Describes the blossoms and colour week by week, year by year, in a Zone 8 northern European shrub garden
Amelanchier Week
The arrival of spring has been so rapid this year that apple trees come into blossom in the middle of week 2009/16, while Chaenomeles bushes are also in delightful orangey-red flower (this is the Friesdorfer Typ 205 hybrid). By the Friday, after 16 days of dry warmth, even the Amelanchier rotundifolia has rushed into white blossom, causing this blog to skip a step this year: week 16 embraces two succession events, both the Magnolia and Amelanchier flowering. Amelanchier rotundifolia hits a peak midway through the week. One of the big occasions for Hamburg gardeners, the Pflanzenmarkt or spring market at the Kiekeberg farm-life museum, closes the week. This is always a delight because everyone who attends this rambling outdoor show is a plant nut, and the vendors are mostly specialists willing to talk at length about plant characteristics.
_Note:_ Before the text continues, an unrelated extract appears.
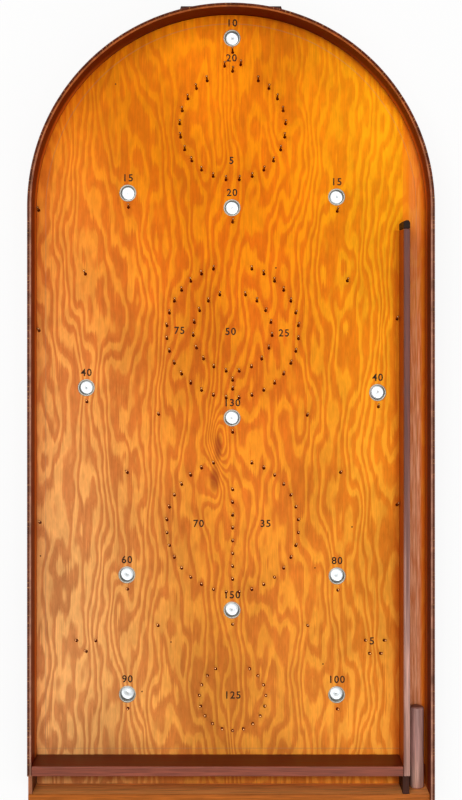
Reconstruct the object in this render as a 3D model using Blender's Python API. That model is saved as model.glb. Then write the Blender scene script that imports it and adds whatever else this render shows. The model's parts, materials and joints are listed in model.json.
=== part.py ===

I let myself be talked into buying a Magnolia grandiflora like one I saw a few weeks ago in New Zealand, although I may not even be alive to see it flower: many need 20 years to establish themselves in a new home before they produce a bloom. I also come home with a Romneya coulteri from K. Arborealis. Web research reveals that a "near" neighbour, Klaus Flintermann, up at Bordesholm 100 kilometres away, has created a Romneya website, and perhaps this will offer guidance. But I pass up the temptation to buy a New Zealand native, Corokia, which is not hardy enough for this Zone's winters.